Nepal's former prime minister was arrested for the crackdown during the Gen Z Revolution

Nepal's former prime minister KP Sharma Oli was arrested on Saturday for his involvement in the deadly crackdown on the insurgency that ousted him six months ago, AFP reports.
Along with Sharma Oli (74), his former home minister, Ramesh Lekhak, was also arrested for questioning in the investigation into the events of September 2025, said Pawan Kumar Bhattarai, a police spokesman in the capital Kathmandu.
Arrests after the installation of the new government
The arrests come a day after the installation of a government led by 35-year-old rapper-turned-Kathmandu mayor Balendra Shah, whose centrist Independent National Party was a landslide winner in March 5 parliamentary elections.
Shortly after his arrest, KP Sharma Oli was taken under police escort to a hospital. “He was admitted on a doctor's recommendation,” Bhattarai said, adding that the septuagenarian was suffering from heart and kidney problems.
In a 900-page report that was published in full on Thursday, a commission of inquiry recommended the opening of criminal proceedings against Oli, the former interior minister and police chief.
At least 76 people were killed and 2,400 injured during the two days of riots, from September 8-9, 2025, according to the commission's assessment. The riots, known as the Gen Z Revolution, began with thousands of young people taking to the streets to protest the blocking of access to social media and the corruption of political elites. At least 19 people were then killed by bullets.
On September 9, the angry crowd destroyed, burned or looted several public buildings, including the Parliament and the Prime Minister's house. Peace was established only during the evening, with the appearance of the army on the streets.
The commission of inquiry did not establish whether there was “a formal order to open fire”, but assessed that “no effort was made to stop or control the shooting”.
The former prime minister blames “anarchist forces”
Leader of the Communist Party of Nepal (CPN-UML), KP Sharma Oli has repeatedly denied that he gave the order to open fire on the protesters.

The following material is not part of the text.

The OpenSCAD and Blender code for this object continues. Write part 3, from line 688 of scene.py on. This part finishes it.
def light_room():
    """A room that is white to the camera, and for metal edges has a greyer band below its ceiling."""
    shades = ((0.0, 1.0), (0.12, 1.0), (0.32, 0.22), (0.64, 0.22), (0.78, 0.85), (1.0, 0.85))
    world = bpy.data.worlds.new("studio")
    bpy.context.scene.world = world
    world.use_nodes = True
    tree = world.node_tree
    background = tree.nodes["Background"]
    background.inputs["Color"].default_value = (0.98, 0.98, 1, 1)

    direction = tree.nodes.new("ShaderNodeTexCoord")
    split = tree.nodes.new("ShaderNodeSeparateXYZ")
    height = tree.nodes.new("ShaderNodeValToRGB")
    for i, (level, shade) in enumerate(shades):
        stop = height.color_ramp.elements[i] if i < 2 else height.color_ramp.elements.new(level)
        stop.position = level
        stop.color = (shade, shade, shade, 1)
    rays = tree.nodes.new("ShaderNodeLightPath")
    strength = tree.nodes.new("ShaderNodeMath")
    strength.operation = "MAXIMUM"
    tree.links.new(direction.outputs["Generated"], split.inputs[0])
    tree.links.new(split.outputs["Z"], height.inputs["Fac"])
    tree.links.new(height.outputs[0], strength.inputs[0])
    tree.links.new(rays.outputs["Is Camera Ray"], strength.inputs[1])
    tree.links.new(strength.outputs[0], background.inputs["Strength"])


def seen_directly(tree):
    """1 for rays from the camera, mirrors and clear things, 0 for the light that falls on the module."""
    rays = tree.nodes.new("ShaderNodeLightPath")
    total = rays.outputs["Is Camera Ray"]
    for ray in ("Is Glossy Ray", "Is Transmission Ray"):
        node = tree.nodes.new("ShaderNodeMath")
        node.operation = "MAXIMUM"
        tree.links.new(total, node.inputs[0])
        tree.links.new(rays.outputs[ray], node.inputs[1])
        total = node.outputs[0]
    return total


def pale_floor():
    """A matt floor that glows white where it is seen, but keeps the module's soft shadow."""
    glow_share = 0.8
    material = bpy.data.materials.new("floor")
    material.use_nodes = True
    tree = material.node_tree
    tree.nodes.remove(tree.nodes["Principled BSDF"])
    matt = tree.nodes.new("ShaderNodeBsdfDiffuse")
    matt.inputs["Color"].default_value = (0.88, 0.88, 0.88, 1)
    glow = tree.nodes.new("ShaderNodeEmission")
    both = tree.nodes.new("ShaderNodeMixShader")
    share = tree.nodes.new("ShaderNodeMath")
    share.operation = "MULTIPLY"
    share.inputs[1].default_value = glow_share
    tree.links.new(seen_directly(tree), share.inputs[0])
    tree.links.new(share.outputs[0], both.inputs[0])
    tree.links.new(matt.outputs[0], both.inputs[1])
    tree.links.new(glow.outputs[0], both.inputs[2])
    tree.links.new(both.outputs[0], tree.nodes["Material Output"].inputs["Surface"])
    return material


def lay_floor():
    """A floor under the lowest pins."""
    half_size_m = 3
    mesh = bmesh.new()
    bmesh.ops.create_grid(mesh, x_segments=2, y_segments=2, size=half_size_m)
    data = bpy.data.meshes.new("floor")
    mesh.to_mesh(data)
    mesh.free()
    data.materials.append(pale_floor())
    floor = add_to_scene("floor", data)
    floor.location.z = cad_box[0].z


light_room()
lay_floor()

During the election campaign in which he lost his seat to Balendra Shah, he blamed “infiltrators” and “anarchist forces” for the violence.

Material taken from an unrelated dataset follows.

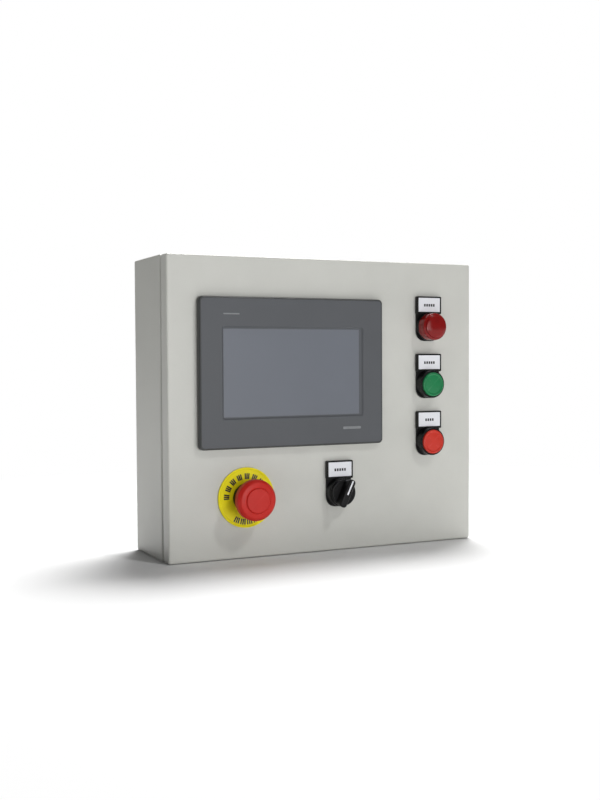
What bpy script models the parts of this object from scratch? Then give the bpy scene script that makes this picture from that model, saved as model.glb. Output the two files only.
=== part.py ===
"""A wall enclosure whose hinged door carries a 7-inch operator panel and five 22 mm control stations.

Metres, +Z up. The origin is the centre of the rear mounting face and the door faces -Y. Everything on the
door is parented to an empty on the hinge axis, and each control and the lock to an empty on its own axis.
"""

import math

import bmesh
import bpy

# Enclosure and door, folded from one gauge of sheet
WIDTH = 0.348
HEIGHT = 0.300
DEPTH = 0.100  # rear face to door front
SHEET = 0.0015
BEND = 0.002  # outer radius of a fold
DOOR_EDGE = 0.016  # depth of the door's folded rim
DOOR_GAP = 0.0035  # between the door's rim and the body
DOOR_INSET = 0.0005  # the door's outline stays this far inside the body's
LIP_SETBACK = 0.017  # side of the body to the outer face of the sealing lip
GASKET_THICK = 0.006
GASKET_WIDE = 0.010
GAP = 0.0003  # between pieces that touch
WALL_HOLE_RADIUS = 0.0045
WALL_HOLE_SETBACK = 0.022  # from the body's sides

# Mounting plate, its studs and the gear on its rail
PLATE_MARGIN = 0.029  # body side to plate edge
PLATE_STANDOFF = 0.012  # rear face to the plate's rear
PLATE_THICK = 0.002
PLATE_CORNER = 0.010
STUD_RADIUS = 0.003
STUD_SHOULDER = 0.005
STUD_INSET = 0.012  # plate edge to stud
NUT_ACROSS = 0.010
NUT_THICK = 0.005
RAIL_INSET = 0.030  # plate edge to the rail's end
RAIL_Z = -0.008
RAIL_HEIGHT = 0.035
RAIL_WEB = 0.025
RAIL_DEPTH = 0.0075
RAIL_SHEET = 0.001
CLAW_GRIP = 0.0015  # how far a claw reaches over the rail's edge
CLAW_THICK = 0.003
CLAW_ROOT = 0.002
RAIL_SPACING = 0.012  # from the rail's end to the supply, and on to the terminals
SUPPLY_WIDE = 0.045
SUPPLY_TALL = 0.090
SUPPLY_DEEP = 0.036
SUPPLY_STEP_TALL = 0.020  # of the terminal steps at both ends
SUPPLY_STEP_DEEP = 0.008
SUPPLY_SLOPE = 0.002
TERMINAL_COUNT = 10
TERMINAL_PITCH = 0.0062
TERMINAL_TALL = 0.050
TERMINAL_DEEP = 0.034
TERMINAL_SHOULDER = 0.014  # middle of the strip to its upper and lower slopes
TERMINAL_GROOVE = 0.0008
GLAND_LENGTH = 0.120
GLAND_DEPTH = 0.040
GLAND_Y = -0.042
GLAND_MARGIN = 0.010
GLAND_THICK = 0.002

# Hinges and lock
PIVOT_IN = 0.0065  # body side to the hinge axis
PIVOT_BACK = 0.0095  # door front to the hinge axis
HINGE_Z = 0.105  # of each hinge, above and below the middle
PIN_RADIUS = 0.002
PIN_CLEARANCE = 0.0003
KNUCKLE_CLEARANCE = 0.0006  # to the door's rim
KNUCKLE_TALL = 0.008
LEAF_PLATE = 0.0015
ARM_THICK = 0.002
LOCK_Y = -0.060
LOCK_BARREL = 0.009
LOCK_FLANGE = 0.012
LOCK_FLANGE_THICK = 0.0025
LOCK_LENGTH = 0.020  # body side to the barrel's inner end
LOCK_CORE = 0.006
CORE_DROP = 0.0006  # flange face to the core's face
CAM_REACH = 0.023
CAM_WIDE = 0.012
CAM_THICK = 0.003
CAM_CORNER = 0.002
CAM_SETBACK = 0.0015  # inner end of the barrel to the cam
KEY_PIN = 0.0028
KEY_SLOT = (0.0012, 0.004)  # half its width and length
KEY_DEPTH = 0.008
KEEPER_TALL = 0.028
KEEPER_FOOT = 0.013
KEEPER_DEEP = 0.0225
KEEPER_SHEET = 0.002
KEEPER_WINDOW = 0.006
KEEPER_TIP = 0.004  # window to the keeper's free edge
KEEPER_CLEARANCE = 0.001  # between the keeper and the cam beside it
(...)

“This arrest is revenge,” a senior official in his party, Mahesh Basnet, said at the end of an emergency meeting of Nepali communists. Oli's supporters took to the streets in the capital to demand his immediate release and set up barricades and set fire to tires. In the Baneshwor district, the police dispersed the crowd with tear gas.
The seizure of power by Balendra Shah, the mouthpiece of the youth protest movement, and his party marks the rise of a new generation of Nepal's rulers.

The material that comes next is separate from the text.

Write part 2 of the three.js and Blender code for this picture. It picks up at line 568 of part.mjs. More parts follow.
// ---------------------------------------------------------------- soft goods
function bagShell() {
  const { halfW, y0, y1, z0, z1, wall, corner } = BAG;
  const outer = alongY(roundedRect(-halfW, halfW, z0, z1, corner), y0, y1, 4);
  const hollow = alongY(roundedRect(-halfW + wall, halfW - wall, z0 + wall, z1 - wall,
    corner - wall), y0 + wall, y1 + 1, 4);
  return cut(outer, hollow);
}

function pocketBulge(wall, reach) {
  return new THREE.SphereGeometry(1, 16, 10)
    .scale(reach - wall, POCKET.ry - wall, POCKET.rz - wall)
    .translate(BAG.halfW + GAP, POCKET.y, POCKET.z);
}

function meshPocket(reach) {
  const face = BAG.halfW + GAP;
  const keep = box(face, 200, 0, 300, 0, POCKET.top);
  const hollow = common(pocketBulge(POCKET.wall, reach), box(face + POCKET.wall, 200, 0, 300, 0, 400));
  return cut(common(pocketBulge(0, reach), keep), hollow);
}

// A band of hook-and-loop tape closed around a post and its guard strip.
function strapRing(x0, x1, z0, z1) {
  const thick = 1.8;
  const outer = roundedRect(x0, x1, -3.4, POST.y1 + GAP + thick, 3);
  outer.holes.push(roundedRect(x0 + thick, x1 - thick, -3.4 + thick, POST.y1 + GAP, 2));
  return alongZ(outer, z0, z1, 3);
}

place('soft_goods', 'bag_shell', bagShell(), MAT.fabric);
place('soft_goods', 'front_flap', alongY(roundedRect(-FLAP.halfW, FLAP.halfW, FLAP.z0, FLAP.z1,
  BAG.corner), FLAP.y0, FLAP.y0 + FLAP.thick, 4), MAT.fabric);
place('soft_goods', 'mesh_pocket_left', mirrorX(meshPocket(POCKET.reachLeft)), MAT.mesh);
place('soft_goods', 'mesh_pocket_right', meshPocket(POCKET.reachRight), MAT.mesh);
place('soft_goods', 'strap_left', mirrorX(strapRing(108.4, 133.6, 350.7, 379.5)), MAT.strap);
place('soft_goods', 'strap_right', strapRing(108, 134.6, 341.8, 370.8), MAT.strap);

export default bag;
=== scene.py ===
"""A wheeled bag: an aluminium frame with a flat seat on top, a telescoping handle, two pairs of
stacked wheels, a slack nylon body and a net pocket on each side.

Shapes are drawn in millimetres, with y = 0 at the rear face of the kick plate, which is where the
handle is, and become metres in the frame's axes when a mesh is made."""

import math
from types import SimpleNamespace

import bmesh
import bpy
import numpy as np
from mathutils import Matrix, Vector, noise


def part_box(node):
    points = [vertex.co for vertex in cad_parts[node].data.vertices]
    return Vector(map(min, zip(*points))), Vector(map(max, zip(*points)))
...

In the first cabinet meeting he presided over on Friday, Shah decided to implement the inquiry commission's recommendations. “Nobody is above the law (…) It's not a revenge against anyone, it's just the beginning of justice,” commented the new Minister of the Interior Sudan Gurung, a prominent figure of the September demonstrations, on Instagram.
“I was very happy to hear the news. Those who were involved in the September deaths must be punished,” Bhavani Timilsina, whose daughter was seriously injured in those protests, told AFP.
A four-time Prime Minister since 2015, KP Sharma Oli has had a political career spanning nearly four decades.